* start Data extract *

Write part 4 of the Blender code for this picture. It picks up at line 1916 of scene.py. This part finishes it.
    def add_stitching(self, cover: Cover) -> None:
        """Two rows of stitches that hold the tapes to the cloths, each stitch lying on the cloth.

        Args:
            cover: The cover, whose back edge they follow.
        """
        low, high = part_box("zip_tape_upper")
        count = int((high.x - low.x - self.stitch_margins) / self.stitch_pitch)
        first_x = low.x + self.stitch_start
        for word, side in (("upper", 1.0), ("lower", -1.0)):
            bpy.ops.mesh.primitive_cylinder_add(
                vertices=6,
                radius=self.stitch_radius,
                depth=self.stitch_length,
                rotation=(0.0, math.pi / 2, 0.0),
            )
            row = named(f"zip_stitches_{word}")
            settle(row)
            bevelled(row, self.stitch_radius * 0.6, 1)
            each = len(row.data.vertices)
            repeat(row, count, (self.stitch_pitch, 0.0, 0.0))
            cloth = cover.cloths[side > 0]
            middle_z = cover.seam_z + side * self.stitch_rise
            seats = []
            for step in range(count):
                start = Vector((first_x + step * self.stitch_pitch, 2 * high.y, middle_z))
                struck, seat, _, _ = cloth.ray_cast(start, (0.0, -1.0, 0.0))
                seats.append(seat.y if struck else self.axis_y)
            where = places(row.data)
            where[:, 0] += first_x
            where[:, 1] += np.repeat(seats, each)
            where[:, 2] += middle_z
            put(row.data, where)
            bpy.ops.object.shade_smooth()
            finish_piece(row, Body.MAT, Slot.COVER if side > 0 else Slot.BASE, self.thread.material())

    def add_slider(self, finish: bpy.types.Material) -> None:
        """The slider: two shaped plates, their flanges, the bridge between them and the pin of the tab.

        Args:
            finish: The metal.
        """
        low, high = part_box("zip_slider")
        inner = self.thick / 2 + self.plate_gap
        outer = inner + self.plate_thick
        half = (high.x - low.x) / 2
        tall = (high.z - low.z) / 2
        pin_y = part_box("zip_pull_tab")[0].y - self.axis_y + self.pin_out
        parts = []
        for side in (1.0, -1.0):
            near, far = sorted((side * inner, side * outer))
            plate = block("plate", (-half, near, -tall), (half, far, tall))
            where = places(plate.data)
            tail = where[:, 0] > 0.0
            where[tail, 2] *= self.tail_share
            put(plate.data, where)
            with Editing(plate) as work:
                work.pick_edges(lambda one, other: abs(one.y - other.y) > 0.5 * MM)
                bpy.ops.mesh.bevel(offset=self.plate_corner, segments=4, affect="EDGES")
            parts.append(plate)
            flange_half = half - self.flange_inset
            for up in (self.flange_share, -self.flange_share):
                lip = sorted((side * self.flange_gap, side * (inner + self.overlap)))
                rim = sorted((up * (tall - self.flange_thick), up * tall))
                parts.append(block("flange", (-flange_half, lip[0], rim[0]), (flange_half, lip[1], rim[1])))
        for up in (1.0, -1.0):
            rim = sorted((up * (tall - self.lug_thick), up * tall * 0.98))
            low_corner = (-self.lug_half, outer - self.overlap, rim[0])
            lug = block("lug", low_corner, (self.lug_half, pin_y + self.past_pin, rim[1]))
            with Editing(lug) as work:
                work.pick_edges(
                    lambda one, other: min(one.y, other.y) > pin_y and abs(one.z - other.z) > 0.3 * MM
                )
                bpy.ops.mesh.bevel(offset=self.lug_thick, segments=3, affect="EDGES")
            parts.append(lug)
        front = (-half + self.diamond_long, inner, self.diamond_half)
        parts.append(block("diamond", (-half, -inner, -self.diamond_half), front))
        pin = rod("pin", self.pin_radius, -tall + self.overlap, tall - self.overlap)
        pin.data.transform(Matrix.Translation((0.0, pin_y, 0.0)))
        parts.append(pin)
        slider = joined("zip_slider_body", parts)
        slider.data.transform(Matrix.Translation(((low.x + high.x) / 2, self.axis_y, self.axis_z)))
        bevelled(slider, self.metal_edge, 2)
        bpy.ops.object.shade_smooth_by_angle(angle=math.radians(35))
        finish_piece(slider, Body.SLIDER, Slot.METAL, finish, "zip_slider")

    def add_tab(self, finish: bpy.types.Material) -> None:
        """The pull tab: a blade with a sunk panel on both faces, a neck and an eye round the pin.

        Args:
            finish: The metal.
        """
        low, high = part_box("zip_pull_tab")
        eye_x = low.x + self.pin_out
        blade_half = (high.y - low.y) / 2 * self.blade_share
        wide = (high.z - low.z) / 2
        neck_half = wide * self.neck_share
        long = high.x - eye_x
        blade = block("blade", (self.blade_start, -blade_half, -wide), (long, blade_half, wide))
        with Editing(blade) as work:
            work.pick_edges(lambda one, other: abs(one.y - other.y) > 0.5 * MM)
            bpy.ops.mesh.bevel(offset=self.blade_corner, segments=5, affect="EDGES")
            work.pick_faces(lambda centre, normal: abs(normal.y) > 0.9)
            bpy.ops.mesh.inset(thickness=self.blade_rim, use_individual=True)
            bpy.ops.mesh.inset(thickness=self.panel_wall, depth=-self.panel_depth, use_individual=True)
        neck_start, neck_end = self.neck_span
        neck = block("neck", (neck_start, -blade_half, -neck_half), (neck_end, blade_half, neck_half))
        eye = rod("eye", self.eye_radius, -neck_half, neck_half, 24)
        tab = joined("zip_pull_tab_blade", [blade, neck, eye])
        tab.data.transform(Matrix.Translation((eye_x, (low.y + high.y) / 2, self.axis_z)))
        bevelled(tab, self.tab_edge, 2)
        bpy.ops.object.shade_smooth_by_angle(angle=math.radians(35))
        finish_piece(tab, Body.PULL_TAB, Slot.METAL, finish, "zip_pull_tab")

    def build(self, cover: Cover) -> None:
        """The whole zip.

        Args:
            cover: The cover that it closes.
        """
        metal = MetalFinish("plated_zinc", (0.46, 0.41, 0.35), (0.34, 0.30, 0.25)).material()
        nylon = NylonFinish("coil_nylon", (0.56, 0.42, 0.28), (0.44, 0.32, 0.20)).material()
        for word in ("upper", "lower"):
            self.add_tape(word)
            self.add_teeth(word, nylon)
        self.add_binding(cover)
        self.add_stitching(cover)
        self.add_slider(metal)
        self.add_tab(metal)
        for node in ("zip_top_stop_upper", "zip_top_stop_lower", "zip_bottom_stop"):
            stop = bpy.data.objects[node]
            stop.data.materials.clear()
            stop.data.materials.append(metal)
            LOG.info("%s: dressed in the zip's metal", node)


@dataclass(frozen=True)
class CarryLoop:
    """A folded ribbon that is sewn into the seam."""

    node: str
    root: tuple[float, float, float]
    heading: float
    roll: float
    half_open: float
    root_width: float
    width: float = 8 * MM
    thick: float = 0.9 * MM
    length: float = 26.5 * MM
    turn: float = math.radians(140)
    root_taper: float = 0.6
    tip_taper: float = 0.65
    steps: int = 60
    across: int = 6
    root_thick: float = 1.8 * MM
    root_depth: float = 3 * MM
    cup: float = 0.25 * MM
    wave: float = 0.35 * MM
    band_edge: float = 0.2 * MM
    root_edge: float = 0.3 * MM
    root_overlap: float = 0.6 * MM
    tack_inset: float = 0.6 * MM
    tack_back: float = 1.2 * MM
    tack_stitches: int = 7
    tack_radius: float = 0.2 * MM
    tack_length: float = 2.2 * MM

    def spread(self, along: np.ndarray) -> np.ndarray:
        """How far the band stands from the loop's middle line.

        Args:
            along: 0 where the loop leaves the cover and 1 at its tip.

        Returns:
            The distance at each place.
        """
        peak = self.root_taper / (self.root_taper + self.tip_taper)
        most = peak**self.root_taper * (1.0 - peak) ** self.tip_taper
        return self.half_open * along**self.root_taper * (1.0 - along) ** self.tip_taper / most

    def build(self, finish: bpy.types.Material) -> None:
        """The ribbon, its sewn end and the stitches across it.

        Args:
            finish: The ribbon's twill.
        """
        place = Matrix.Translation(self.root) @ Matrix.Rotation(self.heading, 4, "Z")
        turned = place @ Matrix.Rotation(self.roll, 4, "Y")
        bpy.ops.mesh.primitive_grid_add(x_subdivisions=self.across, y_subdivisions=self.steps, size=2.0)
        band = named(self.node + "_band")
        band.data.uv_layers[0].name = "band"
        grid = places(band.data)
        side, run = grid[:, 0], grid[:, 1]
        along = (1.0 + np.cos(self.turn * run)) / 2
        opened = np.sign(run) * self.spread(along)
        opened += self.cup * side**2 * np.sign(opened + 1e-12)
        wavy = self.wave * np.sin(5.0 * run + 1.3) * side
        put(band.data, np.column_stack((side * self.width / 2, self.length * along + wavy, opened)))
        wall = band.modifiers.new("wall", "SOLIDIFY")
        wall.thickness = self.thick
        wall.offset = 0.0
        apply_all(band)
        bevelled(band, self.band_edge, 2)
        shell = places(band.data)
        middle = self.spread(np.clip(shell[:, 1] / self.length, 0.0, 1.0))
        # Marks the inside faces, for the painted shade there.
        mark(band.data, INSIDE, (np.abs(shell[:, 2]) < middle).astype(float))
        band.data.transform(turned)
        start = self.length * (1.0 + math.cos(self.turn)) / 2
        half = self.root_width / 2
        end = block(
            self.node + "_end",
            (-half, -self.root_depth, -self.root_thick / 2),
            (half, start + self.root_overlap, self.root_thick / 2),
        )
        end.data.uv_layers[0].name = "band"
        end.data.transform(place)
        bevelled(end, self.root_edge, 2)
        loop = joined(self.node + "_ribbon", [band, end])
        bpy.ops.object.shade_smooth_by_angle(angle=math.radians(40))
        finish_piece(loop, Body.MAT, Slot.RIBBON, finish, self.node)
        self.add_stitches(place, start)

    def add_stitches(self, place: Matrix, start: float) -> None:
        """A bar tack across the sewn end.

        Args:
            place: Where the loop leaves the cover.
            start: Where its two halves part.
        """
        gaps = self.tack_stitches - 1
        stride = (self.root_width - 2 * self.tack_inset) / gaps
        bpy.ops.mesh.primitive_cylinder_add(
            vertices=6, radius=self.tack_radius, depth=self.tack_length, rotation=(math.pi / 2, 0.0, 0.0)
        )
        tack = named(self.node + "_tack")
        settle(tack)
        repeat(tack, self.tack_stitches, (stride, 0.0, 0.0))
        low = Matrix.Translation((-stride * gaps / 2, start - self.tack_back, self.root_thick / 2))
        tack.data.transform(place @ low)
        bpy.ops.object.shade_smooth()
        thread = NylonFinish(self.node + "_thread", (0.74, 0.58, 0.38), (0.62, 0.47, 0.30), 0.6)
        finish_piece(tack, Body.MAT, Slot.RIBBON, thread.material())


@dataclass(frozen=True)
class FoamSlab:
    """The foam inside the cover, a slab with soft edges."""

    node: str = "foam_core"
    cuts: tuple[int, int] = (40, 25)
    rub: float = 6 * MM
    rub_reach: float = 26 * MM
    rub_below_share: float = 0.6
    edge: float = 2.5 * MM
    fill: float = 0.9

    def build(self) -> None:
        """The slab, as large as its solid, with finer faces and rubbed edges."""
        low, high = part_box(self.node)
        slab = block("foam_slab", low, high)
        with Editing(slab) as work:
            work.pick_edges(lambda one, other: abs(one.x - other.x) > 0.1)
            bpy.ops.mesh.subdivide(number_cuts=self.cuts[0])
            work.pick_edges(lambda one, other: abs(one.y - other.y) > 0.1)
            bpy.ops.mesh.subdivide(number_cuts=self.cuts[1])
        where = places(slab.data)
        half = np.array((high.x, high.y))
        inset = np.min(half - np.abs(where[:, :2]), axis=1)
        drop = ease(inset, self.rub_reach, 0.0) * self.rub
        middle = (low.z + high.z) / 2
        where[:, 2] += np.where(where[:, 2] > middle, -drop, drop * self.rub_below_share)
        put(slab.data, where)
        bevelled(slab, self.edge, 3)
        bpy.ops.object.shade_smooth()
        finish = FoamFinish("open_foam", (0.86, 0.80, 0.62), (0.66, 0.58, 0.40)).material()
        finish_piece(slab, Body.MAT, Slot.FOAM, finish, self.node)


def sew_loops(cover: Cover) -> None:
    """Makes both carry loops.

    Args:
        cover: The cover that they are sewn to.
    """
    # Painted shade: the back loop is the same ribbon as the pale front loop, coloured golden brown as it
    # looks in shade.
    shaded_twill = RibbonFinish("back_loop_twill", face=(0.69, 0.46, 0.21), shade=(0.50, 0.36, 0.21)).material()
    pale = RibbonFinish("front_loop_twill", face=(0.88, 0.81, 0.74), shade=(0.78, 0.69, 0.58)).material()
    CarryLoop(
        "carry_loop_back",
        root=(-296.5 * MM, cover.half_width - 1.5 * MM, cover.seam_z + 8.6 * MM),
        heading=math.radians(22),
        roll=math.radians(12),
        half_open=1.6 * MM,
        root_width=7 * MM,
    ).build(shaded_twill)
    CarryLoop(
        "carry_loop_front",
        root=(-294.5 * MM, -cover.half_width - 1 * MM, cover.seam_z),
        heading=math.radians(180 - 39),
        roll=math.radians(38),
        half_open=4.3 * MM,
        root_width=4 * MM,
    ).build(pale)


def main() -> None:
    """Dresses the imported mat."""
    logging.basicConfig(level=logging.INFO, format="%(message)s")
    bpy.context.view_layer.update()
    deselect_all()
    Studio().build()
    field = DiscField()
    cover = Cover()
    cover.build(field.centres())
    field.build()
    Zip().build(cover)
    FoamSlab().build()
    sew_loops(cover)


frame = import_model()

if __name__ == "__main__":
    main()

* end Data extract *

Objective -
All lines from the one that contains "bpy.context.view_layer.update()" through the end of the material are to be quoted exactly, with both ends included.

Worked solution -
    bpy.context.view_layer.update()
    deselect_all()
    Studio().build()
    field = DiscField()
    cover = Cover()
    cover.build(field.centres())
    field.build()
    Zip().build(cover)
    FoamSlab().build()
    sew_loops(cover)


frame = import_model()

if __name__ == "__main__":
    main()